# Red Sonja Audi R18 TDI and S1 Group B Rally Car Now Available in Forza 4 as of Today



## [email protected] (Apr 9, 2004)

Though news of this broke last week, we wanted to pass our readers a reminder that the February Download Pack for Forza Motorsport 4 is available as of today. This is great news for Audi motorsport enthusiasts since the pack includes the #2 "Red Sonja" Audi R18 TDI that won the 2011 24 Hours of Le Mans as well as an Audi S1 Group B rally car.

If you wondered why there were few updates this morning on Fourtitude, now you know. We've downloaded the pack and purchased both cars within the game. Each has been upgraded to the highest spec possible within the game and added to our Fourittude Gruppe [4TGr] Car Club (associated with user FOURTITUDEoCOM) within the game. Join the club and you can have access to these two and the rest of our pool of Audis, Lamborghinis and even a Bentley Le Mans car dressed in a 1999 Audi R8C livery. Specifically, the club includes every available Audi LMP1 and nearly every Audi available within the game.

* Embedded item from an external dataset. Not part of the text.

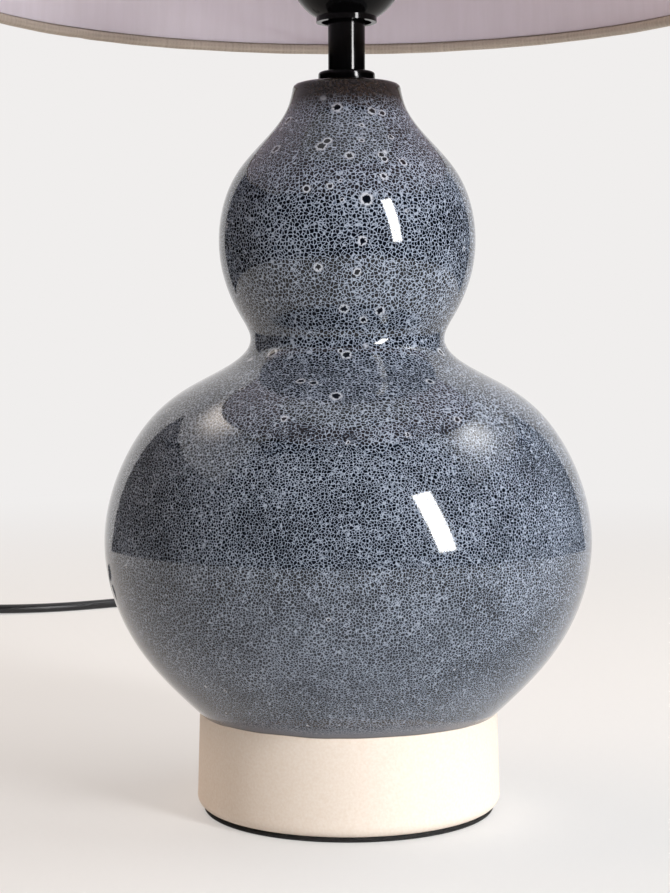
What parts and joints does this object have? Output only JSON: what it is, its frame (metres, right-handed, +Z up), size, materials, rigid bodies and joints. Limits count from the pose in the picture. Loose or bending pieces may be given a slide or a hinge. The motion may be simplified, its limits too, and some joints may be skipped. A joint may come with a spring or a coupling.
{
  "type": "table lamp",
  "caption": "Table lamp with a hollow double gourd ceramic body on a bare foot, a black stem and lampholder, a tapered drum shade and a mains lead with a rocker switch.",
  "frame": {"origin": "middle of the pad's underside, on the table", "axes": "+Z up along the stem, +Y to the back where the lead leaves the foot, +X to the right seen from the front"},
  "size_m": [0.5378, 0.8264, 0.5512],
  "materials": {
    "glazed_stoneware": "gloss mottled blue grey glaze, bare cream foot",
    "pad_foam": "matt",
    "cord_pvc": "satin",
    "core_brown": "satin",
    "core_blue": "satin",
    "zinc_steel": "zinc plated",
    "gasket_rubber": "matt",
    "black_enamel": "gloss",
    "black_phenolic": "gloss",
    "porcelain": "satin",
    "nickel_brass": "nickel plated",
    "brass": "plain",
    "tie_strap": "woven",
    "plug_pvc": "satin",
    "sleeve_plastic": "satin",
    "switch_plastic": "satin",
    "rocker_plastic": "satin",
    "white_wire": "powder coated",
    "shade_linen": "woven linen",
    "shade_lining": "matt"
  },
  "bodies": {
    "base": {"ceramic_body": "glazed_stoneware", "base_pad": "pad_foam", "cord_strain_relief": "cord_pvc", "cord_stop": "cord_pvc", "inner_lead": "cord_pvc", "live_core": "core_brown", "neutral_core": "core_blue", "clamp_nut": "zinc_steel", "lock_washer": "zinc_steel", "clamp_washer": "zinc_steel", "neck_gasket": "gasket_rubber", "neck_washer": "black_enamel", "threaded_rod": "zinc_steel", "stem_sleeve": "black_enamel", "holder_cap": "black_phenolic", "cap_grub_screw": "zinc_steel", "holder_skirt": "black_phenolic", "holder_insert": "porcelain", "screw_shell": "nickel_brass", "centre_contact": "brass", "terminal_screws": "zinc_steel", "cord_from_base": "cord_pvc", "cord_to_coil": "cord_pvc", "cord_coil": "cord_pvc", "cord_tie": "tie_strap", "cord_tail": "cord_pvc", "plug_body": "plug_pvc", "plug_pins": "nickel_brass", "plug_sleeves": "sleeve_plastic", "switch_base": "switch_plastic", "switch_cover": "switch_plastic", "switch_contacts": "brass", "switch_screws": "zinc_steel"},
    "rocker": {"switch_rocker": "rocker_plastic"},
    "shade": {"fitter_hub": "white_wire", "fitter_arms": "white_wire", "bottom_wire": "white_wire", "top_wire": "white_wire", "shade_cover": "shade_linen", "shade_lining": "shade_lining"},
    "clamp_ring": {"shade_clamp_ring": "black_phenolic"}
  },
  "joints": [
    {"name": "rocker_tilt", "type": "hinge", "parent": "base", "child": "rocker", "pos_m": [0.026, 0.343, 0.0116], "axis": [1, 0, 0], "range_deg": [0, 16]},
    {"name": "shade_lift", "type": "slide", "parent": "base", "child": "shade", "axis": [0, 0, 1], "range_m": [0, 0.06]},
    {"name": "ring_turn", "type": "hinge", "parent": "shade", "child": "clamp_ring", "pos_m": [0, 0, 0.3641], "axis": [0, 0, 1], "range_deg": [0, 1080]}
  ]
}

Obviously we've examined and logged a few miles on Sonja and we have a quick report.

From a driving perspective, the R18 is all about downforce. Its level of grip is very impressive though it's not as quick as the bigger displacement R10 or R15 off the line. Also, when Audi Sport drivers like Tom Kristensen and Allan McNish told us about the blindspot from the wheel wells they weren't kidding. If you play via the in cockpit view, you too will have a hard time seeing much at the corners.

From a livery perspective, we found the R18 to be a bit of a let down. For whatever reason, Forza designers severely limited the amount of customizable space on the car. We went in to create a basic 2011 test car livery and found even that to be a challenge. Obvious places like the top of the car including the nose, the side number placement and the entire rear panel/spoiler are not available for modification or paint or decal application. If you're looking to do the yellow #3 car or the black #1, think again.

We did manage to throw together a test car livery and add that to the liveries available for purchase in our FOURTITUDEoCOM Forza 4 store, but it's missing many of the decals that were applied. to the actual test car we shot in Sebring last spring.









Of course the other car available is the Audi S1 Group B. We had to get in to the office so did not have a chance to test drive the S1 or play with any liveries. Even still, we also purchased that car and added it to our club garage.

Check it out more within Forza Motorsport 4 on your Xbox.


----------